Courthouse in Clarksburg, West Virginia, United States

The Harrison County Courthouse is a historic government building located in downtown Clarksburg, West Virginia. Completed in 1932, it serves as the seat of government for Harrison County, West Virginia. The courthouse is a prominent example of Streamlined Moderne civic architecture and is a contributing property within the Clarksburg Downtown Historic District, which was listed on the National Register of Historic Places in 1982.

==History==
===Earlier courthouses===
The current courthouse is the fifth courthouse to serve Harrison County. The earliest was erected soon after the county's formation in 1784. It was replaced several times in the nineteenth century, including a prominent 1880s brick courthouse with a tall clock tower designed by George W. Bunting. That building was demolished in the early 1930s to make way for the present structure.

===Planning and construction===
By the 1920s, county officials sought a new building to accommodate growing administrative and judicial needs. After multiple failed bond attempts, the county funded the project through a special levy. The county held a closed architectural competition in 1930 for a modern $750,000 courthouse. Several nationally recognized firms were invited to participate.

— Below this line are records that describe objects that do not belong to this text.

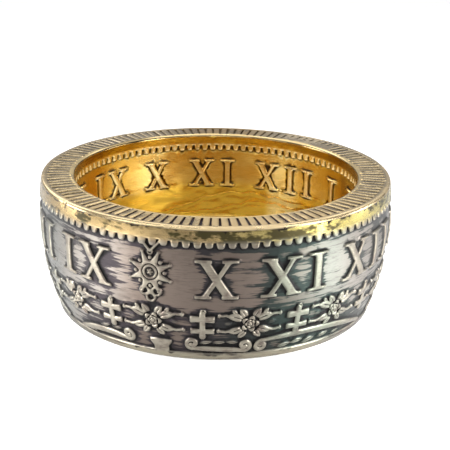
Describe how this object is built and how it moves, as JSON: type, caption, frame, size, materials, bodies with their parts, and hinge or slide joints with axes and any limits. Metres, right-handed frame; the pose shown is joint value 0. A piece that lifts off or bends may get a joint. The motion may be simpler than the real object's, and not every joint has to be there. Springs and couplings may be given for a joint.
{
  "type": "coin ring",
  "caption": "Finger ring folded from a coin: reeded wide end, toothed rims, raised numerals inside and out, and a band of crosses, rosettes and scrolls.",
  "frame": {"origin": "centre of the plane that the narrow end stands on, on the ring's axis", "axes": "+Z along the ring's axis, from the narrow end up to the reeded wide end; the star pendant of the outer ornament is 109 degrees clockwise from +X, seen from above"},
  "size_m": [0.0236, 0.0236, 0.009],
  "materials": {
    "silver": "worn silver, darkened in the hollows and gilded by toning inside and on the rim"
  },
  "bodies": {
    "root": {"coin_ring": "silver"}
  },
  "joints": []
}
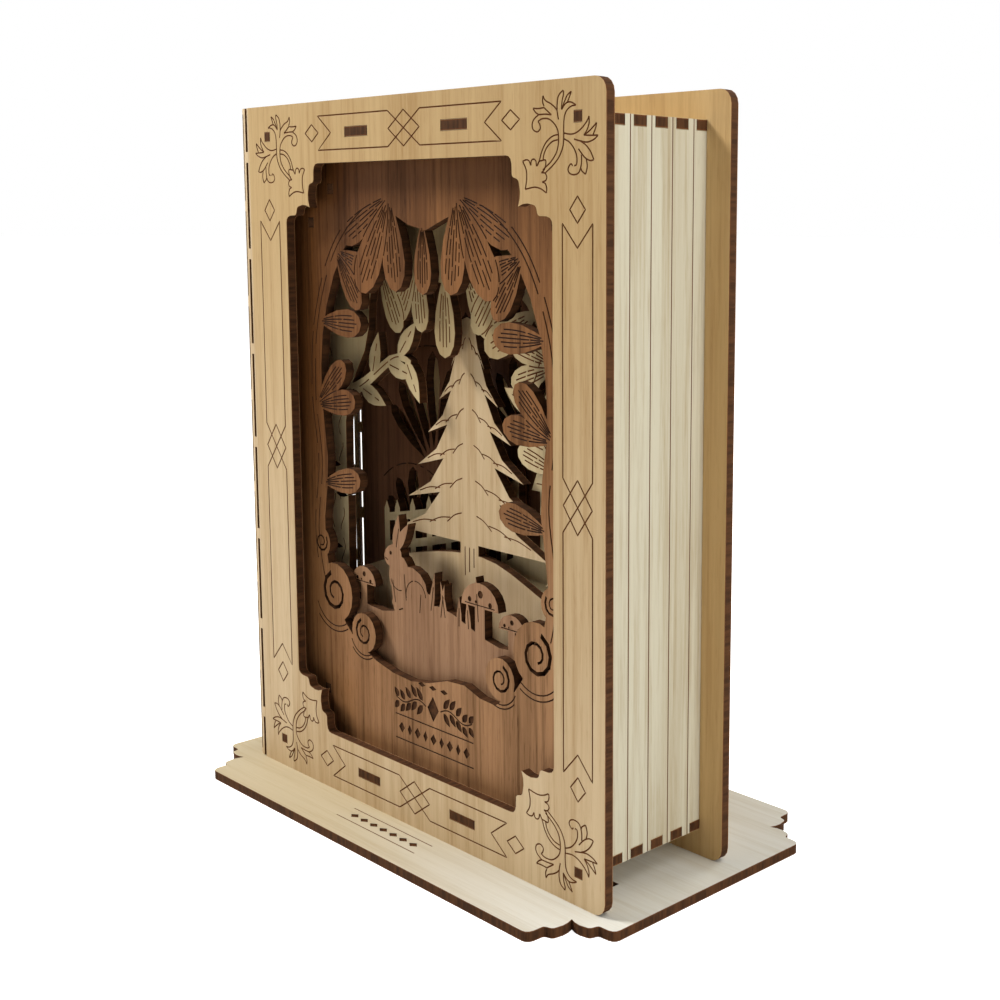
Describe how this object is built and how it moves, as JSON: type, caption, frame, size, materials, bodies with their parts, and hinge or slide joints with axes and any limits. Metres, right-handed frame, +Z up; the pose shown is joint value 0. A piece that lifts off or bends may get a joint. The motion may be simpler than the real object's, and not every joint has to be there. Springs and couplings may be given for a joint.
{
  "type": "book lamp",
  "caption": "Book-shaped shadow-box lamp of laser-cut veneered board: a wrapped cover with living hinges, a window on layered cut-out scenery, a page edge and an ornamental base.",
  "frame": {"origin": "middle of the base plate's underside", "axes": "+Z up, -Y towards the viewer in front of the window, +X towards the page edge, -X towards the spine"},
  "size_m": [0.193, 0.11, 0.223],
  "materials": {
    "veneer": "satin, light veneer with fine grain and laser-burnt brown edges",
    "pale_veneer": "satin, pale veneer with laser-burnt edges",
    "walnut": "satin, mid-brown veneer with laser-burnt edges",
    "light_walnut": "satin, lighter brown veneer with laser-burnt edges",
    "dark_walnut": "satin, brown veneer with laser-burnt edges",
    "black_plastic": "fine spark-eroded texture",
    "steel": "nickel-plated, satin",
    "strip_white": "white flexible strip",
    "led_yellow": "yellow phosphor",
    "cell_sleeve": "plain printed sleeve without words",
    "red_cover": "wire cover",
    "black_cover": "wire cover"
  },
  "bodies": {
    "lamp": {"base_plate": "pale_veneer", "cover_front_board": "veneer", "cover_front_hinge": "veneer", "cover_spine": "veneer", "cover_back_hinge": "veneer", "cover_back_board": "veneer", "bottom_panel": "pale_veneer", "top_panel": "pale_veneer", "page_panel": "pale_veneer", "arch_layer": "walnut", "meadow_layer": "light_walnut", "bough_layer": "veneer", "fir_layer": "veneer", "fence_layer": "pale_veneer", "forest_layer": "dark_walnut", "spacer_rod_1": "walnut", "spacer_rod_2": "walnut", "spacer_rod_3": "walnut", "spacer_rod_4": "walnut", "spacer_rod_5": "walnut", "spacer_rod_6": "walnut", "battery_holder": "black_plastic", "cell_1": "cell_sleeve", "spring_contact_1": "steel", "plate_contact_1": "steel", "cell_2": "cell_sleeve", "spring_contact_2": "steel", "plate_contact_2": "steel", "cell_3": "cell_sleeve", "spring_contact_3": "steel", "plate_contact_3": "steel", "switch_body": "steel", "light_strip": "strip_white", "led_1": "led_yellow", "led_2": "led_yellow", "led_3": "led_yellow", "led_4": "led_yellow", "led_5": "led_yellow", "led_6": "led_yellow", "led_7": "led_yellow", "red_lead": "red_cover", "black_lead": "black_cover"},
    "battery_lid": {"battery_lid": "black_plastic"},
    "switch_knob": {"switch_knob": "black_plastic"}
  },
  "joints": [
    {"name": "battery_lid_slide", "type": "slide", "parent": "lamp", "child": "battery_lid", "axis": [-1, 0, 0], "range_m": [0, 0.048]},
    {"name": "switch_knob_slide", "type": "slide", "parent": "lamp", "child": "switch_knob", "axis": [0, 0, 1], "range_m": [0, 0.002]}
  ]
}
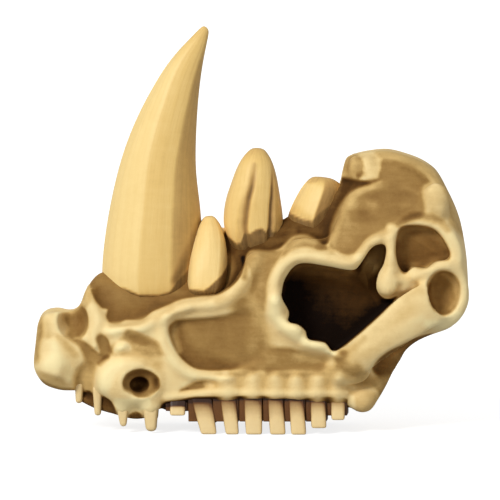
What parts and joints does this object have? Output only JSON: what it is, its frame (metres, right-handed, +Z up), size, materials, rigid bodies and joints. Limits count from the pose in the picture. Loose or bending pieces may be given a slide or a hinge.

The winning design was submitted by **Walker & Weeks** of Cleveland, with **Edward J. Wood and Son** of Clarksburg serving as associate architects. Construction began in 1931 and was completed in 1932.

==Architecture==
The courthouse is a six-story Streamlined Moderne building clad in buff limestone with black granite trim. Its design emphasizes vertical lines, simplified massing, and minimal ornament typical of the Moderne style.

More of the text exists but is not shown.